Ночами лагерь иногда будил рев громкоговорителей. Из черных тарелок неслось: «Парикмахеры, санитары, врачи! Бегом к бане!» Такие приказы были не в редкость. Но один случай запомнился особо. Днем и ночью в лагерь приходили все новые и новые этапы — эшелоны с узниками: из Компьеня, Маутхаузена, Аушвица (Освенцима), других лагерей, разных стран… По 600, 800, 2000 человек… Страшные эшелоны! Бывали случаи, когда в пути, чтобы развлечься, конвоиры стреляли из автоматов по переполненным вагонам. Многие в них оказывались ранеными, убитыми, и еще сутки-двое путь продолжался, пока состав не доставят до его конечной остановки — к нам в Бухенвальд. В одном таком транспорте из Бельгии помню седовласого старика.

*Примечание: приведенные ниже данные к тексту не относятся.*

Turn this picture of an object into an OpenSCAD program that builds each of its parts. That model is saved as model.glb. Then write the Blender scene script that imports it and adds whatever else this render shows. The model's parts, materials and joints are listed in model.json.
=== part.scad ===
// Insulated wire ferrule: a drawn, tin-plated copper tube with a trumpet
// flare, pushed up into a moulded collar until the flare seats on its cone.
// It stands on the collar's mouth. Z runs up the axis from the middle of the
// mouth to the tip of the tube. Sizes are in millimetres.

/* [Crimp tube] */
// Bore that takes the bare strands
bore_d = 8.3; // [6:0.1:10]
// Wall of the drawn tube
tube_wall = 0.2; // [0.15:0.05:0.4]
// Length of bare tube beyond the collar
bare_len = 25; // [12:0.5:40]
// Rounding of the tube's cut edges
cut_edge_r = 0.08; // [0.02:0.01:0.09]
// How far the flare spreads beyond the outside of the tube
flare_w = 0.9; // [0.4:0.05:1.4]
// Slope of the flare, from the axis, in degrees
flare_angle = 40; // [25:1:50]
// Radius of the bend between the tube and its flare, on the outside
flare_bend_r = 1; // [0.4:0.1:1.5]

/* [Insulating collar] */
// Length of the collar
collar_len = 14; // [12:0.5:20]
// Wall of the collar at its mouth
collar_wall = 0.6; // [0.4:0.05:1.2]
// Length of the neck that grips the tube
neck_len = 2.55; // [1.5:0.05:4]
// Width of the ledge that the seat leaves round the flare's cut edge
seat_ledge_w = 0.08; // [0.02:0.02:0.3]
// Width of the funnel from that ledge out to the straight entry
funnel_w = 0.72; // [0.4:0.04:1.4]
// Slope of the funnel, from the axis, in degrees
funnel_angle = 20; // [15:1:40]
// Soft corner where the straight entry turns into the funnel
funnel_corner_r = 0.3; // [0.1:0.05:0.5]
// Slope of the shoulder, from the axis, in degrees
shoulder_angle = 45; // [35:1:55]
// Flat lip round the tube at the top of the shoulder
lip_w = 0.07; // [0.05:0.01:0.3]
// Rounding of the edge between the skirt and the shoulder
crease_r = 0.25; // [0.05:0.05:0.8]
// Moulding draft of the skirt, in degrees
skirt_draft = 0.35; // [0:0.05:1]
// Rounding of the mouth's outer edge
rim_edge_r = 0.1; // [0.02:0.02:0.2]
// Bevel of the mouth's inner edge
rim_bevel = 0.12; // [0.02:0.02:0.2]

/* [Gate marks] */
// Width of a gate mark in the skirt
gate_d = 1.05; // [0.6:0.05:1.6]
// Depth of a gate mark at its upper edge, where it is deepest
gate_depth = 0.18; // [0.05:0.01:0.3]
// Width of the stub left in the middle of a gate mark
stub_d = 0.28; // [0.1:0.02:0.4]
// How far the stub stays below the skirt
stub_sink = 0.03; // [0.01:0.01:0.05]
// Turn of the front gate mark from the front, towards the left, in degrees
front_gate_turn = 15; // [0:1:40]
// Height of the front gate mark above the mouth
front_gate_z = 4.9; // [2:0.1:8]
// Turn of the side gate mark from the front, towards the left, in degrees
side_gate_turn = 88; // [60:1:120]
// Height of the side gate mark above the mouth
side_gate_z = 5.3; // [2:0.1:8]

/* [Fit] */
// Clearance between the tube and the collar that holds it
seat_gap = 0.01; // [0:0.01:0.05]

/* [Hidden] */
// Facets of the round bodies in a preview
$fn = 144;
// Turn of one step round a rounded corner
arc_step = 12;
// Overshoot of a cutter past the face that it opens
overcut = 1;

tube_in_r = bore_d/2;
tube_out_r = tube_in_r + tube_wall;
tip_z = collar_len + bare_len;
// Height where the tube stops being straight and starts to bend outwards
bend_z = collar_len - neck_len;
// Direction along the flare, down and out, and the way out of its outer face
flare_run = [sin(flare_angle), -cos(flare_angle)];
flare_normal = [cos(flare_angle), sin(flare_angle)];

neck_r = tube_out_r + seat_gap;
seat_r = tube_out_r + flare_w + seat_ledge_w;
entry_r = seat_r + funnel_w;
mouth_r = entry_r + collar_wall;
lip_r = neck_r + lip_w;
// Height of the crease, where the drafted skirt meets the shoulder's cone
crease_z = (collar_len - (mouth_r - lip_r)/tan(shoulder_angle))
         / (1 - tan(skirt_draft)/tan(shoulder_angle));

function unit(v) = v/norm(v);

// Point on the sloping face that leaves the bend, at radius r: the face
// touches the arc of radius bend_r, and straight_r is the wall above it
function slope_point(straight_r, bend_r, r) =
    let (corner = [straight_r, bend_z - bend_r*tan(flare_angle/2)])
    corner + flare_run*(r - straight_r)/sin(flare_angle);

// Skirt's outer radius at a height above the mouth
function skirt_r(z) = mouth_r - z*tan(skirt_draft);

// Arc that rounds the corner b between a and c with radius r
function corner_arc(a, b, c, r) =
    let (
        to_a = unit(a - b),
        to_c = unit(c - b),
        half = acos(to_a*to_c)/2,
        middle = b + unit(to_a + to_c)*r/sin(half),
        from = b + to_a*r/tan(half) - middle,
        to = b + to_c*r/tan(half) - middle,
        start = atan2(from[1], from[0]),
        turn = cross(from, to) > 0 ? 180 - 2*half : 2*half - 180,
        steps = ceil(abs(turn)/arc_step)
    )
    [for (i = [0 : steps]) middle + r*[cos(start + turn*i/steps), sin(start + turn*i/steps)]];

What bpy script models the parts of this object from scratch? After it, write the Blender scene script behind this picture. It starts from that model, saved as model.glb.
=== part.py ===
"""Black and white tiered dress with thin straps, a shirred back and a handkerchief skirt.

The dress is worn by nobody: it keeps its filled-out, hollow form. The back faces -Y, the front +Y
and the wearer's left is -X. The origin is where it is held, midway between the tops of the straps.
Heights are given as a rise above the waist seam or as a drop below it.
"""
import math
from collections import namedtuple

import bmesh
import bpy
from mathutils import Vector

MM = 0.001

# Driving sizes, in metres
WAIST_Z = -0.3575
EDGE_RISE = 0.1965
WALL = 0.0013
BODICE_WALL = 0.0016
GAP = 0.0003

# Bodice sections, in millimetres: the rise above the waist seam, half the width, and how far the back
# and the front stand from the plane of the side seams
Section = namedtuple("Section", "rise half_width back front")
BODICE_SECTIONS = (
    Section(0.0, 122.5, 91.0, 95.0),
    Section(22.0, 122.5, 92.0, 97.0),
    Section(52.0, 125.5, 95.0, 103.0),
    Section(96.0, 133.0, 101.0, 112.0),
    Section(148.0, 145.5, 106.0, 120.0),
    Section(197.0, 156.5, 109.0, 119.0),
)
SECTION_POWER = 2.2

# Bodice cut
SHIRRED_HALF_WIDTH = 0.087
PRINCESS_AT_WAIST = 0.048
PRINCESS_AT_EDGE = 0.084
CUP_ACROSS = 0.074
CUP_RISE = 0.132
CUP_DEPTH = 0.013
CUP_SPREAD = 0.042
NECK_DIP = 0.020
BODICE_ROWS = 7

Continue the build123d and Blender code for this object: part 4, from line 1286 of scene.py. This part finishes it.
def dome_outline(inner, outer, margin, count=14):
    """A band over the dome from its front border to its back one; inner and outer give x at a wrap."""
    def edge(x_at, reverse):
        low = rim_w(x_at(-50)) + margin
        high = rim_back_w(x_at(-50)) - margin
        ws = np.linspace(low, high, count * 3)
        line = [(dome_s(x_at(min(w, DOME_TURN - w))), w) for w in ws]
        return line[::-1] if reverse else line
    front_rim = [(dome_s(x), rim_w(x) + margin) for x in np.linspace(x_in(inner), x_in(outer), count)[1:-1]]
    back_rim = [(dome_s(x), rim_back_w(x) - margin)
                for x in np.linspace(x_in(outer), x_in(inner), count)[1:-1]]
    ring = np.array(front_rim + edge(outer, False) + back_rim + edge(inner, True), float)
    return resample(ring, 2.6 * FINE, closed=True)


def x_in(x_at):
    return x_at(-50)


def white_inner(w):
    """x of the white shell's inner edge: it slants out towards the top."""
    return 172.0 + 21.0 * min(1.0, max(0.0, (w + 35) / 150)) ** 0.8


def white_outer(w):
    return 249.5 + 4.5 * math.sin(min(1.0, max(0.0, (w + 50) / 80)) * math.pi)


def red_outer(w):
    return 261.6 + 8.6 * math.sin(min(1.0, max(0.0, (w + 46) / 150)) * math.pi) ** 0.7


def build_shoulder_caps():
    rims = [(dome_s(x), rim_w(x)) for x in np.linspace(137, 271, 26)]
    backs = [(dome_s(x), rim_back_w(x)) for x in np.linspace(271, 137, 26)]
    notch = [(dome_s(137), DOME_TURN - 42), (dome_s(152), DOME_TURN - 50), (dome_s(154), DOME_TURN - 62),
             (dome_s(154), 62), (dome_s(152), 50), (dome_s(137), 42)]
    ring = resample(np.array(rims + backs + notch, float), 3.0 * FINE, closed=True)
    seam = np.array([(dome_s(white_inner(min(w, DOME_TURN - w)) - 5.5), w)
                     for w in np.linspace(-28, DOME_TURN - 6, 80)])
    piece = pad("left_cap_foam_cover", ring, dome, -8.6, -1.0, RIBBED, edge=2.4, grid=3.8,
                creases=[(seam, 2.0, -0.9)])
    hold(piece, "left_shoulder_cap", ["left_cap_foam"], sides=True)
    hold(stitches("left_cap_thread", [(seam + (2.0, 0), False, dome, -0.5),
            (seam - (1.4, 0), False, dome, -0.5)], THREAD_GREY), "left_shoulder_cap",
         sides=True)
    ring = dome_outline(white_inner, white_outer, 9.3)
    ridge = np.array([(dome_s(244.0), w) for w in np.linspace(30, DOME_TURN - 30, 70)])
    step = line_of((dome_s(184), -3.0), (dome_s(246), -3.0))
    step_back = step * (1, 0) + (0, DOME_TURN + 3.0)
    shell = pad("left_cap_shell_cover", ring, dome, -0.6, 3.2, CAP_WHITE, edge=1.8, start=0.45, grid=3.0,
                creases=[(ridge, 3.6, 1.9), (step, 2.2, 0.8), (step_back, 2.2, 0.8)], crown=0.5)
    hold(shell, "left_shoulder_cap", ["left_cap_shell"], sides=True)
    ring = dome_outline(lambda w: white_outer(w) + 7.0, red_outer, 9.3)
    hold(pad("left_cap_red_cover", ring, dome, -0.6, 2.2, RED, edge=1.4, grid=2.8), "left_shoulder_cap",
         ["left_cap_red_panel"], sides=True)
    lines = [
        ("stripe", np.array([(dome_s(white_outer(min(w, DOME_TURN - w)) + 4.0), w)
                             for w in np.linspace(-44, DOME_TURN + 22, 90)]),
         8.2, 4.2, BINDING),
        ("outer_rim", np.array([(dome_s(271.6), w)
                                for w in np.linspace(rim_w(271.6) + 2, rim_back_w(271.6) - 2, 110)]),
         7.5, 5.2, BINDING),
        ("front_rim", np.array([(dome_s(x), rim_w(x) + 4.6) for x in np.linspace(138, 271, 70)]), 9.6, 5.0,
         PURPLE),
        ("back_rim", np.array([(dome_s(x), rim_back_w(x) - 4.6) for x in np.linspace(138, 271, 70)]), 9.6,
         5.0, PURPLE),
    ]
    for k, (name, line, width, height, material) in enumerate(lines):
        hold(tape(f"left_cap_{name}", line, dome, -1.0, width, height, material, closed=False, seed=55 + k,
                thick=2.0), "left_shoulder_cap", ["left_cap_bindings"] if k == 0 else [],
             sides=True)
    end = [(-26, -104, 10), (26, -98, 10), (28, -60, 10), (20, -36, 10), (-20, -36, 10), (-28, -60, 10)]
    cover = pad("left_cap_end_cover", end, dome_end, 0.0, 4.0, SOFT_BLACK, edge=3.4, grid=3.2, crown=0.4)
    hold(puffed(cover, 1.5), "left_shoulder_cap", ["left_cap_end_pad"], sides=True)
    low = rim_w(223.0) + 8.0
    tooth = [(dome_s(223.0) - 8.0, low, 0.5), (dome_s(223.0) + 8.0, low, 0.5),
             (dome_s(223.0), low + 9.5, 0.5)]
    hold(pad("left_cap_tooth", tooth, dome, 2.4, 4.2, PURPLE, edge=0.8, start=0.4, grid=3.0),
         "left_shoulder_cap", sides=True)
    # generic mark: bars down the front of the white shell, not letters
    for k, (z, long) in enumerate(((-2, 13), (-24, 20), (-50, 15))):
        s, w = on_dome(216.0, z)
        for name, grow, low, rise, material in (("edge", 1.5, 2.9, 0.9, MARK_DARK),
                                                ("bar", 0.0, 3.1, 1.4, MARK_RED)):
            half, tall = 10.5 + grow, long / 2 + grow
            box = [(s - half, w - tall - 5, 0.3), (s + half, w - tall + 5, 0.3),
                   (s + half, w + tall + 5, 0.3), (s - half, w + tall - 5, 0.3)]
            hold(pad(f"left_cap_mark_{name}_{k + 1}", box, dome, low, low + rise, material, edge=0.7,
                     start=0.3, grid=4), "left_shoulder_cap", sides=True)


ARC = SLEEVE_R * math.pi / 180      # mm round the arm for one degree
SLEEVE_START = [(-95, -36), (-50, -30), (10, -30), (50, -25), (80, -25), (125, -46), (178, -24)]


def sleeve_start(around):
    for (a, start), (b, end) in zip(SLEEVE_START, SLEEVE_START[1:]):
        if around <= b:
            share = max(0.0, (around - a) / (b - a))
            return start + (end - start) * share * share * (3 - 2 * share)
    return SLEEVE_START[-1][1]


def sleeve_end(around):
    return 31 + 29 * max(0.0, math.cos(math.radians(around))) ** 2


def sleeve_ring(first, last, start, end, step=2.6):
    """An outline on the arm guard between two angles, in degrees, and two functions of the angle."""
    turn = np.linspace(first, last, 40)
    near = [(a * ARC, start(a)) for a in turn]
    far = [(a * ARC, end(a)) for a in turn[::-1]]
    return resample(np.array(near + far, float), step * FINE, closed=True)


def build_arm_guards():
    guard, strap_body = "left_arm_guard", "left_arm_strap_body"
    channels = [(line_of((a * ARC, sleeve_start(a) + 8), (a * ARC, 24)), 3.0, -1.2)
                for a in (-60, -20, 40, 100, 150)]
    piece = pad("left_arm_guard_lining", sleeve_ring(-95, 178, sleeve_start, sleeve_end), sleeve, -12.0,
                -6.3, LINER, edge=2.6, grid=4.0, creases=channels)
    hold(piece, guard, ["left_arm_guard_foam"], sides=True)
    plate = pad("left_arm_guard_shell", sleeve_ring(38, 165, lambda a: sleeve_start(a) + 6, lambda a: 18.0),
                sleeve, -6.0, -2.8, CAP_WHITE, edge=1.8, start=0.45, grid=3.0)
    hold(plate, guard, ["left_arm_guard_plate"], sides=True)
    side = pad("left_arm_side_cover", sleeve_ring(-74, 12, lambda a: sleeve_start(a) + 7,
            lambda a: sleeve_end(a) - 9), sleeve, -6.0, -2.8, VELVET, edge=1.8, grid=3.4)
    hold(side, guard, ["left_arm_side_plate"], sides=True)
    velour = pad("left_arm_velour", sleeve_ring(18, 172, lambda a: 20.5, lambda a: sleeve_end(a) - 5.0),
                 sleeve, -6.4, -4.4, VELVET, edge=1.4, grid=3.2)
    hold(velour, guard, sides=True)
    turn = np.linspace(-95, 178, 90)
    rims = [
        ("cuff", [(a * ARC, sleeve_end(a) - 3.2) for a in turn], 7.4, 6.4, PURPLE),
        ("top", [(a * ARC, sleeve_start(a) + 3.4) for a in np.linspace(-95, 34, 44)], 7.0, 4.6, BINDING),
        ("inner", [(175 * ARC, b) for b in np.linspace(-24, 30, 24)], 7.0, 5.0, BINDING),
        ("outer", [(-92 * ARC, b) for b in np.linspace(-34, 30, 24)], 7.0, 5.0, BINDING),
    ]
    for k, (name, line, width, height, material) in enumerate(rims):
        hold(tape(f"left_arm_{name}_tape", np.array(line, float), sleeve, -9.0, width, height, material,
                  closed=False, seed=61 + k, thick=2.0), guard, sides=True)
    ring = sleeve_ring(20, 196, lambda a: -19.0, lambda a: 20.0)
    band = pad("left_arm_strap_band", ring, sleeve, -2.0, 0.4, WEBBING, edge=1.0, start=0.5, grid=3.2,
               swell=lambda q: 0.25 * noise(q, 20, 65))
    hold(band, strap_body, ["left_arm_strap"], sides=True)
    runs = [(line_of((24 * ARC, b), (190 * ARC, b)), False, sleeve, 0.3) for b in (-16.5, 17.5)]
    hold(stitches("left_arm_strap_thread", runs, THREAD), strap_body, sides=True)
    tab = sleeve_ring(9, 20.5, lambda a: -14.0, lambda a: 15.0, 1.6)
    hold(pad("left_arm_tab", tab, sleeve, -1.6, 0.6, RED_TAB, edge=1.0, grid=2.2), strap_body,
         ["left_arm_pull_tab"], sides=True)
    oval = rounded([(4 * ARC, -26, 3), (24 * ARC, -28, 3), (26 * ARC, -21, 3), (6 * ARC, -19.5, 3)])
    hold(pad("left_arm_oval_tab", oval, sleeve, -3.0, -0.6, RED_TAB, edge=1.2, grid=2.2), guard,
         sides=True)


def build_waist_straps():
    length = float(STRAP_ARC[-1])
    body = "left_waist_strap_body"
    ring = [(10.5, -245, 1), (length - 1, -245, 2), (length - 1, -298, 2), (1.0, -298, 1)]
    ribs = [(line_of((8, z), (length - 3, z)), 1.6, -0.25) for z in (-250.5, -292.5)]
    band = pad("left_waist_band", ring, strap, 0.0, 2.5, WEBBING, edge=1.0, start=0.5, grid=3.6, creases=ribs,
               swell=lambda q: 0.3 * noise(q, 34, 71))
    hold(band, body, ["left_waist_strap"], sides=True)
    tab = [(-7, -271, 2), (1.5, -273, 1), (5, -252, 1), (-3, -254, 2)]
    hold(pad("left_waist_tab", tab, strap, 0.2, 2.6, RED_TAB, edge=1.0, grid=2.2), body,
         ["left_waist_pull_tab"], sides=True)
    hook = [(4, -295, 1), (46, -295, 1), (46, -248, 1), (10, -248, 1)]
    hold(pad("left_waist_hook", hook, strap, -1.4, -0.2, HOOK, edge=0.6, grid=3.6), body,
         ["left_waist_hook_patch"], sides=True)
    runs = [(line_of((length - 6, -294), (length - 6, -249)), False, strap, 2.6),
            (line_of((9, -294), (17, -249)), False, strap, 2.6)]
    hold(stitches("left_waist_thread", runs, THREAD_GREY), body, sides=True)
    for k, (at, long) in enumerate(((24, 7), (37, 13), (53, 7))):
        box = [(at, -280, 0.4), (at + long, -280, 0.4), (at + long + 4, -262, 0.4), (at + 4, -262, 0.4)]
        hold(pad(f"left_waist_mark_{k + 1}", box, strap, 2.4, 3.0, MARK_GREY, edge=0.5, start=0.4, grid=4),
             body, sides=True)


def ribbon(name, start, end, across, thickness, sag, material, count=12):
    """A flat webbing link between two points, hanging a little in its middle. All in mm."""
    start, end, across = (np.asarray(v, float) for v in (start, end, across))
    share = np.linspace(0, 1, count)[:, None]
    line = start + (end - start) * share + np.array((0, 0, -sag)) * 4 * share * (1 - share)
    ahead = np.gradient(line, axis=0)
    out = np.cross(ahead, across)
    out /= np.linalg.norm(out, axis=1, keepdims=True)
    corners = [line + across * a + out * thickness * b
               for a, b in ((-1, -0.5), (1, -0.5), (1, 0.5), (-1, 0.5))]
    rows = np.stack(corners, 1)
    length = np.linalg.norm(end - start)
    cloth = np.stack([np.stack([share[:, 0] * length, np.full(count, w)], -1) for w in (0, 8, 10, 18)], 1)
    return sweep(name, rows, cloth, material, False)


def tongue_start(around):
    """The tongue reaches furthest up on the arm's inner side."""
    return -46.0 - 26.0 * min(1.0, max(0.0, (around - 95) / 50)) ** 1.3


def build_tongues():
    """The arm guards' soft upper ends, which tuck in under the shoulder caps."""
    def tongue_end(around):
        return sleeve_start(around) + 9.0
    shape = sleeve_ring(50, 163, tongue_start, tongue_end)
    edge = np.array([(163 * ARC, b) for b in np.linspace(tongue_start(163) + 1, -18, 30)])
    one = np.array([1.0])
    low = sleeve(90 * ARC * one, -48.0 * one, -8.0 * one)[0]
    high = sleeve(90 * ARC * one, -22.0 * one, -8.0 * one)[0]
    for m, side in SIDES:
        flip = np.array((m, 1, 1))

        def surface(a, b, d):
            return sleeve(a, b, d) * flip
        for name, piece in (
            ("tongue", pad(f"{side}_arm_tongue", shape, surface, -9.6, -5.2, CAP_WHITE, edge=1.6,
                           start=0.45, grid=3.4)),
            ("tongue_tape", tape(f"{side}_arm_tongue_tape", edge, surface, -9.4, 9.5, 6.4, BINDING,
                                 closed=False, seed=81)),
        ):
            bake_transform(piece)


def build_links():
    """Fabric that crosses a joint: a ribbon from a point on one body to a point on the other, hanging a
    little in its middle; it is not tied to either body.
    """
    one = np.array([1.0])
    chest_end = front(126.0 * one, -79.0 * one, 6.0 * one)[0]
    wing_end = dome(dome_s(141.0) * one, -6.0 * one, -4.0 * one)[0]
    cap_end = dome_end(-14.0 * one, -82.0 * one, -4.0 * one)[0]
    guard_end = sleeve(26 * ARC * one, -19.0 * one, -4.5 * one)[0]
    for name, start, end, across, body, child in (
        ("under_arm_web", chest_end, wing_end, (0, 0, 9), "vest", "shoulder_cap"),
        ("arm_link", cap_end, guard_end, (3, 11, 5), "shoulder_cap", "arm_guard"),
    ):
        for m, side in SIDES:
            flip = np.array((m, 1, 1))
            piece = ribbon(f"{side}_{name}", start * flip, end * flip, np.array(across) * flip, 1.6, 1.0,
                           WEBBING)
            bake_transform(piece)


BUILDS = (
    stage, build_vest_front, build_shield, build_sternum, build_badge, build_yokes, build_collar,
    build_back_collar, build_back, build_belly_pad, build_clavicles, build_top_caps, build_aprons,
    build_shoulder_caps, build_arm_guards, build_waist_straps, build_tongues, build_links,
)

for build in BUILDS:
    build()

Его, в полубессознательном состоянии, товарищи дотащили до бани. Из пулевых ран в груди и в спине, пенясь, пузырилась и вытекала сукровица. Говорили, что он был бельгийским министром. Обмыв, я сделал ему перевязку и с другими ранеными на носилках отправил в ревир. Сомневаюсь, что бедняге удалось выжить…
Примерно к середине мая наша «Иннере амбуланц» пополнилась еще одним русским — военнопленным ветврачом Григорием Бойко. И меня Отто Кипп перевел в хирургическое отделение, чтобы я подучился и этой работе. Я понял: у руководства имеется какой-то план. Подъем для нас был в 400, и я отправлялся на новое место работы. К этому времени я уже был переселен в блок № 12, где жили врачи. Работа начиналась с подготовки к приему. Бинты использовались по нескольку раз, и полученные из прачечной надо было разглаживать и скатывать. Но больше всего было бинтов бумажных. Салфетки мы нарезали из специальной многослойной бумаги. Всё затем стерилизовалось. Подготавливали рабочие места: раскладывали инструменты, банки с мазями, растворами. Все имело свое строго определенное место: ни секунды не должно было уходить на поиск того или другого. Этапы в сотни и тысячи узников, с ранеными в дороге, длинные очереди «доходяг» с сочащимися язвами, фурункулезом (очень много было с карбункулами!), с ранами, полученными на работе или после избиений, обязывали работать быстро и быть к такой работе хорошо подготовленным. Мы обучались в накладывании повязок различных видов, жгутов, к местной анестезии, инъекциям. Во дворе ревира были организованы массовые курсы по первой и неотложной помощи: руководство подпольем негласно подготавливало нас к работе на случай вооруженного восстания. Естественно, мы этого тогда не знали. Но полученные навыки пригодились неожиданно намного раньше…
Периодически, раз в шесть месяцев, узникам предоставлялось право заполнять специальные бланки писем на волю, с предварительным на них перечислением, о чем можно писать. Пришел и мой черед. Писать или не писать? Кому? Надо было все обдумать, чтобы не подвести адресата. После долгих раздумий и консультаций с друзьями решил сообщить о себе Терезе Бинэ: Ренэ писать не рискнул из опасения, что она, возможно, «под колпаком» — негласным надзором. Основным моим желанием было узнать о Мишеле. И в письме я упомянул о «блохах» (блоха по-французски — пюс). У подписи я ввел и слово «Зиг» (по-немецки — победа, но не так пишется). Ведь нынешнюю мою фамилию Тереза не знала, да и почерк больной рукой не был похож на мой старый. Добавил несколько фраз о том, о чем могли знать только она и я. Догадается ли? Получу ли ответ? — и стал ждать, но без особой надежды.